20-09-21 ただゆったりと眺めてみる

 

私たちは自分の目にしている世界に対して、全力でかかわるように教えられてきました。

少しでも傍観者になろうものなら、「ボーっとしてる」「無関心」「やる気がない」と負のレッテルを貼られ、学校の通知表にまで書きこまれたかもしれません。

どうやらこの世界では、ものごとにアタマからつっこんでゆくことこそが、まっとうでポジティブな生き方とされているようです。

だから、すべてのことに対して意見をもっていなくてはなりません。

あなたはどう思いますか?と問われたら、すぐさま意見が言えないと「何も考えていないひと」「鈍いひと」「自分がないひと」というレッテルをはられかねません。

「別に・・・」「どうでもいいです」なんて言おうものなら、ウツ状態を疑われ精神科に連れて行かれることも・・・。

その結果、こころは逐一あれやこれやを観察し、考えつづけ、意見をのべ、アタマがいいように見せかけることに余念がありません。

けれど・・・ 考えが静かにならなければ、自分自身が失われたままになってしまいます。

なぜなら、自分とはあれこれ繰り出される考えなどではないからです。

まだ小さかった頃、もしかするとベビーカーにのせられていた頃、すべてを静かに眺めている自分がいたのを覚えているかもしれません。
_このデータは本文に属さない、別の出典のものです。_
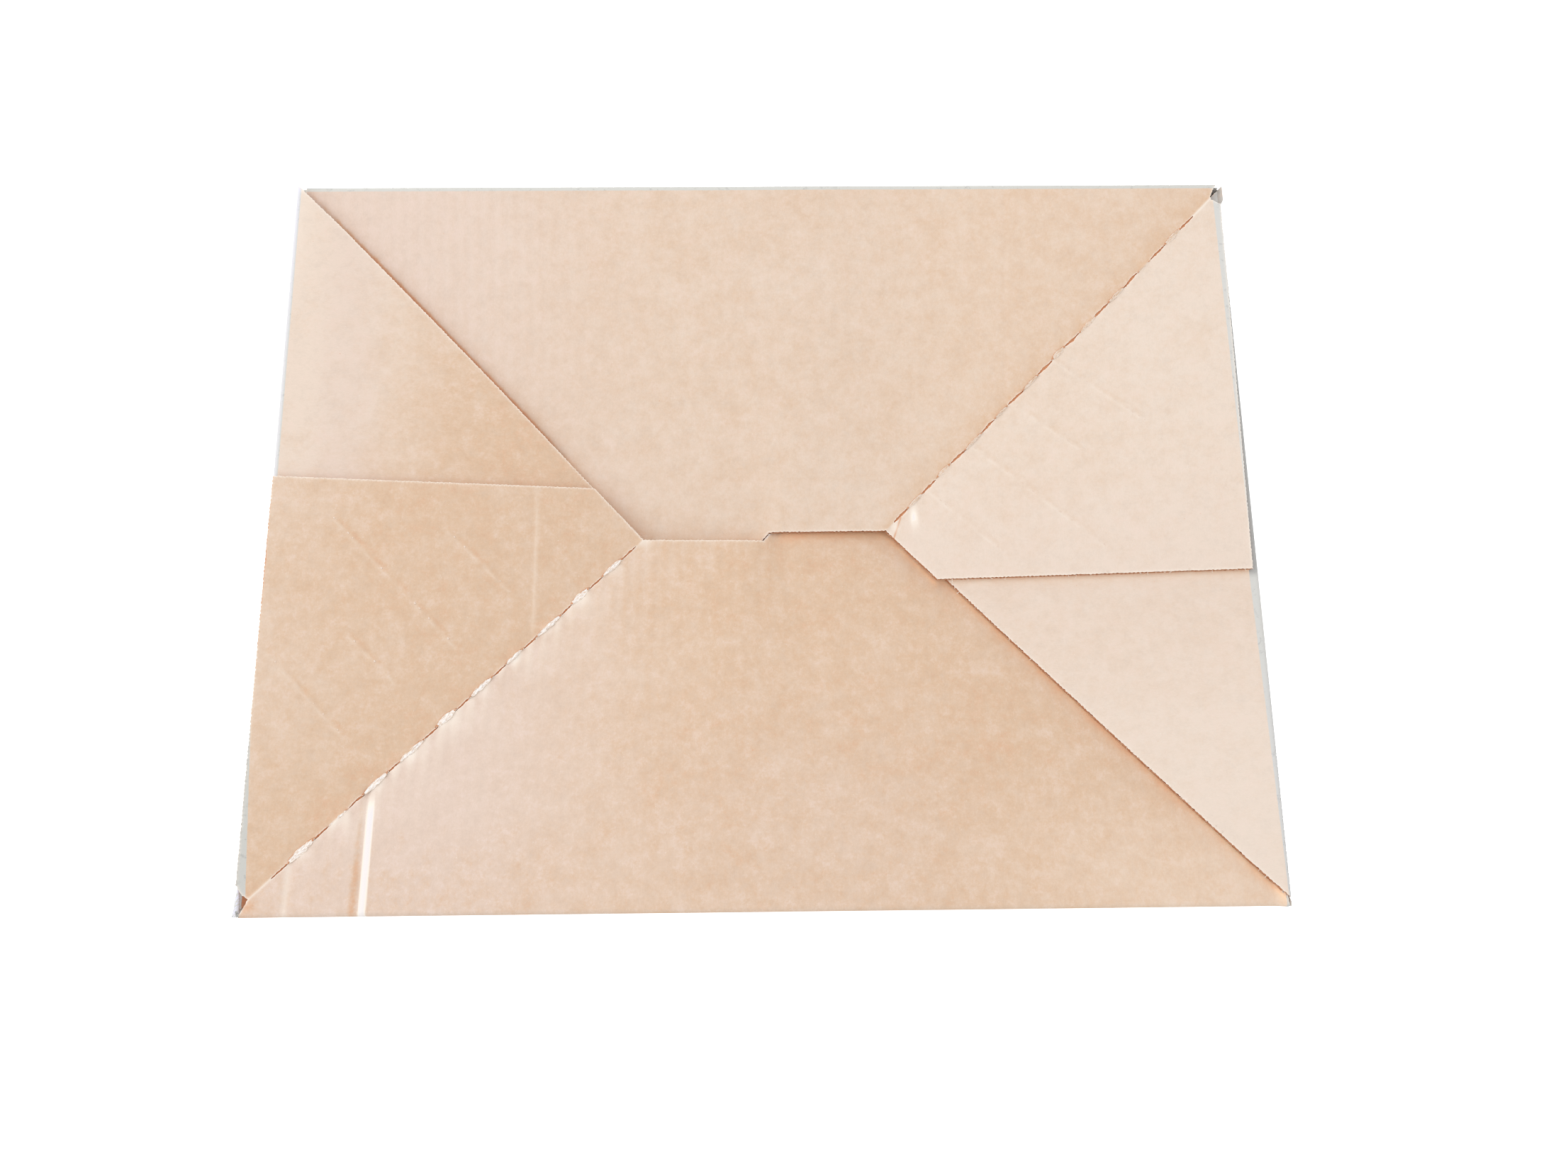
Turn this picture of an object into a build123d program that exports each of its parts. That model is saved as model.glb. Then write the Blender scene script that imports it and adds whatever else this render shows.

「自分」とすら思っていなかった「気づき」だけの存在が、静かに世界を見ていたことを。

見えているものと、自分との違いにさえ気づいていない存在でした。

その頃はまだ、世界というものに巻きこまれていなかったのです。だから、静かでした。平和でした。意見などなく、ただ存在して、見ていました。

いまいちど、自分の見ている世界からズズっと後ろに下がったような感覚で、起こっていることからうしろへと退いてみましょう。

その手を、世界から放してみましょう。

それは、世界に対して自分からアタマをつっこみに行かないこと。

なぜなら、起こることは勝手に起こるし、そこで必要なことは全部なされるし、そしてそれは終わりを迎えます。自分のエゴや策略が、そこに参加しようとしなくとも。

そこにわざわざ、「あ〜だ、こ〜だ」のジャッジメントや、心配、不安、動揺を加えてあげる必要はないのです。

そんな調味料などなくっても、それはちゃんと整っているのです。

「あ〜だ、こ〜だ」や動揺は吸着力があり、世界の渦のなかへと自分を引きこみます。

アタマをつっこむことで、まるで脱水機のなかに自分が飛びこんだみたいになってしまいます(つまり、ホンロウされて、なにがなんだかわからない状態になり、疲弊します)。

そして、そこにある問題と完全に自分を一体化させてしまうことによって、その問題を解決できるはずだったひとがいなくなってしまうのです。

川の流れにホンロウされている小石をイメージしてみましょう。

流れのなかでぐるんぐるんもみくちゃにされて、その状態では自分が完全に失われてしまうのです。

私たちも、世のなかという流れに巻きこまれるのではなく、静かに後ろにさがってただ眺めてみることができます。

眺めつづけているうちに、もしかするともうすでに見たことのある昔のフィルムでも観ているような気分になるかもしれません。

観たことのある話はそうそう興味をひかないので、そのままほっておくうちに勝手に終わります。

ところが、「つまらない!」だの、「もっとどうにかしろ!」だの、あれこれ言ってしまうと、あっというまにウズに巻きこまれます。

自分がそこにホンロウされているちっぽけな存在に感じられるに違いありません。

それよりも、その流れの外へと出てしまいましょう。

川の外から流れを眺める、どっしりとした石になりましょう。

その石は川の流れのことなんか気にとめていないかもしれません。川は目のまえを勝手に流れていて、自分には何の影響も与えないから。

そして、石はそこには手を触れない存在だからこそ、すべてはそのままでいいことを、完全に流れてゆくことを知っているのかもしれません。